Canadian small cap names have outperformed their large-cap peers in recent months, but the upstaging is likely to be short-lived and investors should be cautious and selective about what they own, said BMO Nesbitt Burns chief investment strategist Brian Belski.
“There is no denying the recent outperformance of small stocks relative to their larger cap brethren over the last few quarters,” Mr. Belski wrote in an Oct. 22 report.
“While the outperformance is certainly encouraging after the consistent underperformance over the past few years, we are skeptical about the sustainability and believe it is likely premature to shift weight toward smaller capitalization names.”
The small cap underperformance reached an “extreme” six months ago, heading into March, he said, but adds small caps have been in a “decade-long underperformance trend” compared to large caps. “Recent outperformance is more likely a reversion from oversold levels, in our opinion,” Mr. Belski wrote.
The S&P/TSX Small Cap Index is up 45.9 per cent over the last six months, between March 31 to Sept. 30, “significantly outpacing” the S&P/TSX Composite Index’s 20.5-per-cent rise over the same period, Mr. Belksi pointed out.
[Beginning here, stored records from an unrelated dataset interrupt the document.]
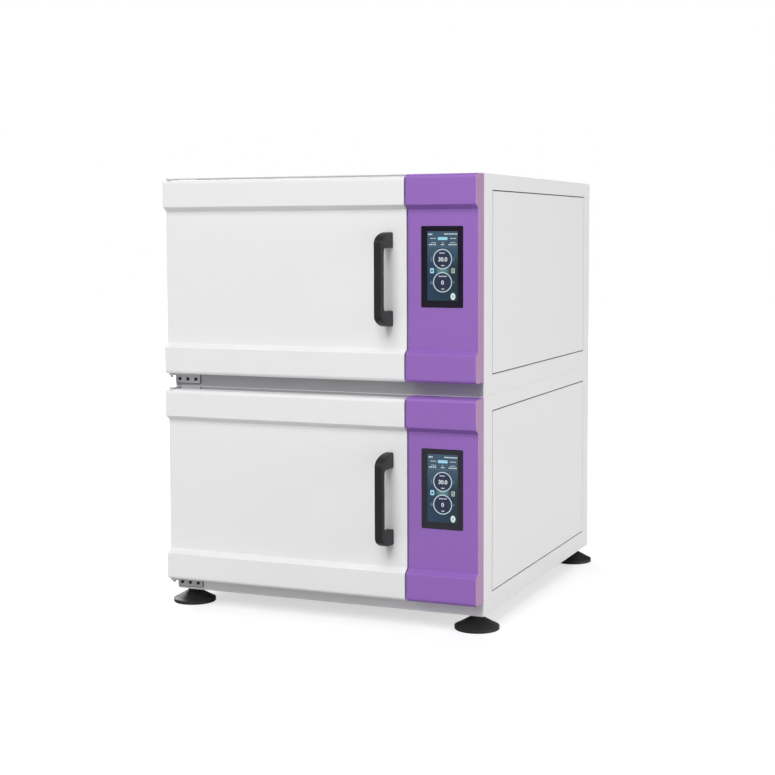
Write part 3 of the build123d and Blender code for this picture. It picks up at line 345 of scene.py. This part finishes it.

# %% [markdown]
# ## Purple moulding
# The control column is moulded ABS in a clear purple. The end wall on the cabinet's
# side is painted a paler mauve as painted light, for the light that falls on that side. It is chosen by place, so
# the colour changes exactly on the edge.

# %% Fascia plastic
def fascia_plastic():
    """Satin ABS: purple in front, and a paler mauve painted light on the right end wall."""
    finish, tree, shader = new_finish("satin purple ABS", Roughness=0.45, IOR=1.5)
    place = add_node(tree, "ShaderNodeTexCoord")
    axes = add_node(tree, "ShaderNodeSeparateXYZ", None, {"Vector": place.outputs["Object"]})
    end_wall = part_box("lower_fascia")[1][0] - 0.4 * MM
    on_painted_light_end = add_node(tree, "ShaderNodeMath", {"operation": "GREATER_THAN"},
                      {0: axes.outputs["X"], 1: end_wall})
    colour = add_node(tree, "ShaderNodeMix", {"data_type": "RGBA"}, {"Factor": on_painted_light_end.outputs[0]})
    colour.inputs[6].default_value = linear("#9668bd")
    # The end wall's paler mauve is painted light, for the light that falls on the cabinet's side.
    colour.inputs[7].default_value = linear("#b892b8")
    tree.links.new(colour.outputs[2], shader.inputs["Base Color"])
    grain = add_node(tree, "ShaderNodeTexNoise", None,
                     {"Vector": place.outputs["Object"], "Scale": 1 / (3 * MM), "Detail": 2.0})
    bump = add_node(tree, "ShaderNodeBump", None,
                    {"Height": grain.outputs["Fac"], "Strength": 0.03, "Distance": 0.2 * MM})
    tree.links.new(bump.outputs["Normal"], shader.inputs["Normal"])
    return finish


set_finish(fascia_plastic(), *both("fascia"))

# %% [markdown]
# ## The other plastics, rubber and metals
# Small functions make the finishes that several pieces share: matt black plastic for
# handles and feet, soft silicone, brushed stainless sheet, turned steel and cast metal.

# %% Plastic and rubber
def moulded_plastic(name, hex_colour, roughness, grain_mm=2.0, depth=0.06):
    """Moulded plastic with a fine spark-eroded grain."""
    finish, tree, shader = new_finish(name, Roughness=roughness, IOR=1.49)
    shader.inputs["Base Color"].default_value = linear(hex_colour)
    place = add_node(tree, "ShaderNodeTexCoord")
    grain = add_node(tree, "ShaderNodeTexNoise", None,
                     {"Vector": place.outputs["Object"], "Scale": 1 / (grain_mm * MM), "Detail": 3.0})
    bump = add_node(tree, "ShaderNodeBump", None,
                    {"Height": grain.outputs["Fac"], "Strength": depth, "Distance": 0.2 * MM})
    tree.links.new(bump.outputs["Normal"], shader.inputs["Normal"])
    return finish


handle_black = moulded_plastic("black nylon", "#0f0f0f", 0.55)
foot_black = moulded_plastic("black glass-filled nylon", "#202020", 0.5)
inlet_black = moulded_plastic("black polyamide", "#1d1d1e", 0.45)
seal_grey = moulded_plastic("grey silicone", "#b9b9bb", 0.7)
belt_black = moulded_plastic("black rubber", "#1b1b1b", 0.8)
lining_white = moulded_plastic("white vacuum-formed ABS", "#ececee", 0.35, 4.0, 0.04)
foam_cream = moulded_plastic("cream rigid foam", "#e6dcc0", 0.95, 1.5, 0.5)
set_finish(handle_black, *both("handle"))
set_finish(foot_black, "foot_front_left", "foot_front_right", "foot_rear_left", "foot_rear_right")
set_finish(inlet_black, "power_inlets", *both("rocker"))
set_finish(seal_grey, *both("door_gasket"))
set_finish(belt_black, "drive_belts")
set_finish(lining_white, *both("door_inner"))
set_finish(foam_cream, *both("insulation"))


# %% Metals
def brushed_sheet(name, hex_colour, roughness, along):
    """Brushed stainless sheet: fine streaks that run along one axis."""
    finish, tree, shader = new_finish(name, Metallic=1.0, Roughness=roughness)
    shader.inputs["Base Color"].default_value = linear(hex_colour)
    place = add_node(tree, "ShaderNodeTexCoord")
    streak_scale = [1 / (1.2 * MM)] * 3
    streak_scale[along] = 1 / (60 * MM)
    stretch = add_node(tree, "ShaderNodeMapping", None,
                       {"Vector": place.outputs["Object"], "Scale": streak_scale})
    streaks = add_node(tree, "ShaderNodeTexNoise", None,
                       {"Vector": stretch.outputs["Vector"], "Scale": 1.0, "Detail": 3.0})
    gloss = add_node(tree, "ShaderNodeMapRange", None,
                     {"Value": streaks.outputs["Fac"], "To Min": roughness - 0.08, "To Max": roughness + 0.1})
    tree.links.new(gloss.outputs["Result"], shader.inputs["Roughness"])
    bump = add_node(tree, "ShaderNodeBump", None,
                    {"Height": streaks.outputs["Fac"], "Strength": 0.05, "Distance": 0.1 * MM})
    tree.links.new(bump.outputs["Normal"], shader.inputs["Normal"])
    return finish


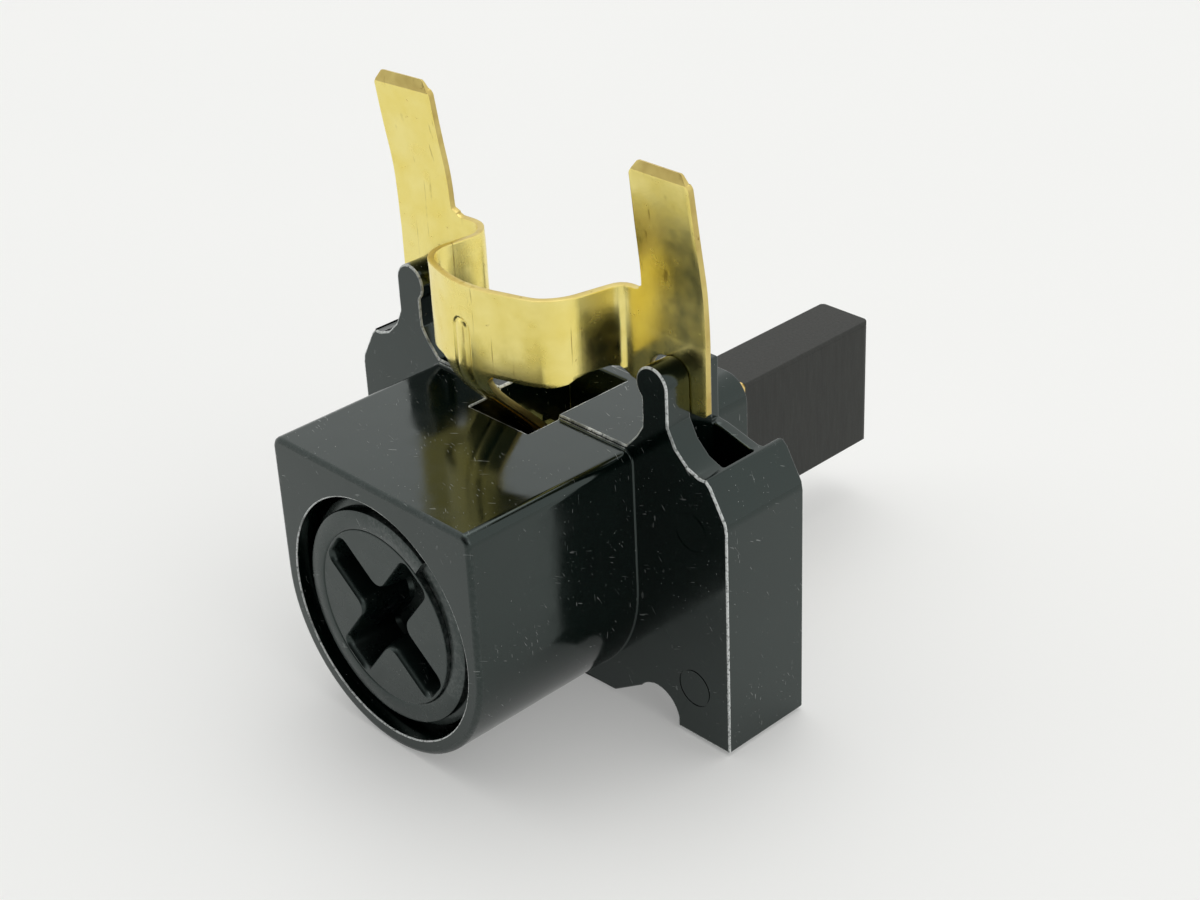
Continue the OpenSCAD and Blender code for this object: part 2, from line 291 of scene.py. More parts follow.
def plastic(name, base, light, rough, scuffs, edge=0.0, dust=0.0):
    """Moulded black plastic: fine grain, dust specks, short scratches and, on edges, pale wear."""
    p = Paint(name, IOR=1.56)
    p.bsdf.inputs["Specular Tint"].default_value = (0.82, 1.0, 0.95, 1)
    cloud = p.noise(0.22, 4)
    colour = p.mix(p.remap(cloud, 0.35, 0.7), rgb(*base), rgb(*light))
    # specks of pale dust, gathered in patches
    specks = p.remap(p.cells(2.3), 0.085, 0.04)
    patch = p.remap(p.noise(0.35, 2), 0.5, 0.62)
    specks = p.math("MULTIPLY", specks, patch)
    # short hair scratches in three directions
    marks = None
    for turn, squeeze in ((0.5, (0.5, 0.5, 6.0)), (-0.9, (6.0, 0.5, 0.5)), (1.9, (0.6, 5.0, 0.6))):
        turned = p.add("ShaderNodeMapping", {"Vector": p.mm, "Rotation": (turn, turn * 0.7, turn)})
        lines = p.add("ShaderNodeVectorMath", {0: turned.outputs[0], 1: squeeze}, operation="MULTIPLY")
        thin = p.remap(p.noise(1.5, 1, 0.5, vector=lines.outputs[0]), 0.735, 0.76)
        marks = thin if marks is None else p.math("MAXIMUM", marks, thin)
    marks = p.math("MULTIPLY", marks, p.remap(p.noise(0.3, 2), 0.5, 0.6))
    pale = p.math("MAXIMUM", specks, p.math("MULTIPLY", marks, 0.4))
    pale = p.math("MULTIPLY", pale, scuffs)
    if dust > 0:
        # a film of fine dust rubbed into the edge
        film = p.remap(p.noise(3.2, 5, 0.75), 0.44, 0.7)
        pale = p.math("MAXIMUM", pale, p.math("MULTIPLY", film, dust))
    if edge > 0:
        # wear breaks the edge into pale and black stretches
        long_gaps = p.remap(p.noise(0.35, 2), 0.34, 0.5, 0.25)
        worn = p.math("MULTIPLY", p.remap(p.noise(4.5, 4, 0.7), 0.34, 0.5), long_gaps)
        pale = p.math("MAXIMUM", pale, p.math("MULTIPLY", worn, edge))
    colour = p.mix(pale, colour, PALE)
    p.set("Base Color", colour)
    smear = p.remap(p.noise(0.5, 3), 0.3, 0.75, rough[0], rough[1])
    p.set("Roughness", p.math("MAXIMUM", smear, p.math("MULTIPLY", pale, 0.6)))
    fine = p.bump(p.noise(9.0, 3), 0.06, 0.02)
    wave = p.bump(p.noise(0.16, 1), 0.2, 0.2, fine)
    p.set("Normal", p.bump(pale, 0.3, 0.03, wave))
    return p.material


def brass(name, base, deep, rough, lines=1.0, tarnish=0.5):
    """Rolled brass: fine drawn lines, soft waviness, hairline die marks and tarnish spots."""
    p = Paint(name, Metallic=1.0)
    cloud = p.noise(0.3, 3, 0.6)
    colour = p.mix(p.remap(cloud, 0.35, 0.7), rgb(*base), rgb(*deep))
    spots = p.math("MULTIPLY", p.remap(p.noise(1.7, 4, 0.7), 0.665, 0.73), tarnish)
    colour = p.mix(spots, colour, TARNISH)
    # long thin die marks down the strip
    die = p.remap(p.noise(1.0, 2, 0.5, vector=p.stretch(2.9, 2.9, 0.045)), 0.655, 0.69)
    die = p.math("MULTIPLY", die, p.remap(p.noise(0.7, 3), 0.38, 0.6, 0.0, 0.7 * lines))
    colour = p.mix(die, colour, DIE_MARK)
    p.set("Base Color", colour)
    smooth = p.remap(p.noise(0.6, 4), 0.3, 0.7, rough[0], rough[1])
    p.set("Roughness", p.math("ADD", smooth, p.math("MULTIPLY", spots, 0.3)))
    normal = p.bump(p.noise(0.14, 1), 0.12, 0.25)
    drawn = p.noise(3.0, 4, 0.7, vector=p.stretch(2.2, 2.2, 0.05))
    normal = p.bump(drawn, 0.16 * lines, 0.02, normal)
    p.set("Normal", p.bump(p.noise(14, 2), 0.05, 0.01, normal))
    return p.material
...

It also outpaced the Russell 2000 Index — an index of the small public names listed south of the border — which was up 30.8 per cent over the same period. The S&P 500 was up 30.1 per cent.
The BMO Small Cap Index was up 47.2 per cent over the same six-month period, but that return dropped to 27.2 per cent with the removal of resource stocks. (The BMO Small Cap Index was down 1.7 per cent over the 12-month period ended Sept 30 and fell 7.2 per cent minus resources).
Mr. Belski said gold has been “the key source of strength,” in the past six months, with some stocks in that sector roughly doubling over the period. The price of gold has been surging as a haven for investors amid the economic uncertainty caused by the COVID-19 pandemic.
“Gold has a huge tailwind that has helped support and put an inherent bid in the small cap space,” he said in an interview. “If you strip out gold, it basically performs in line with the small-mid caps in the United States.”
“Given the gold centric nature of the Canadian small cap universe, we would need to see continued strength in these names for the broad small cap universe to continue to outperform at this pace,” he noted in the report.
And while small-cap earnings are expected to rebound in the coming quarters, Mr. Belski believes the “underlying fundamentals are more ‘mixed,’” especially compared to the large cap names.
“As such, we are cautious on small caps more broadly and believe investors should focus on bottom-up stock picking relative to relying on industry, sector, asset class, and stylistic driven conclusions,” he wrote.
Mr. Belski also said limited liquidity of small cap stocks is something investors should be mindful of.
“There aren’t a lot of names that .. have any kind of volume, or research following...,” he said in the interview, but added many do beat the market, which makes them worth considering.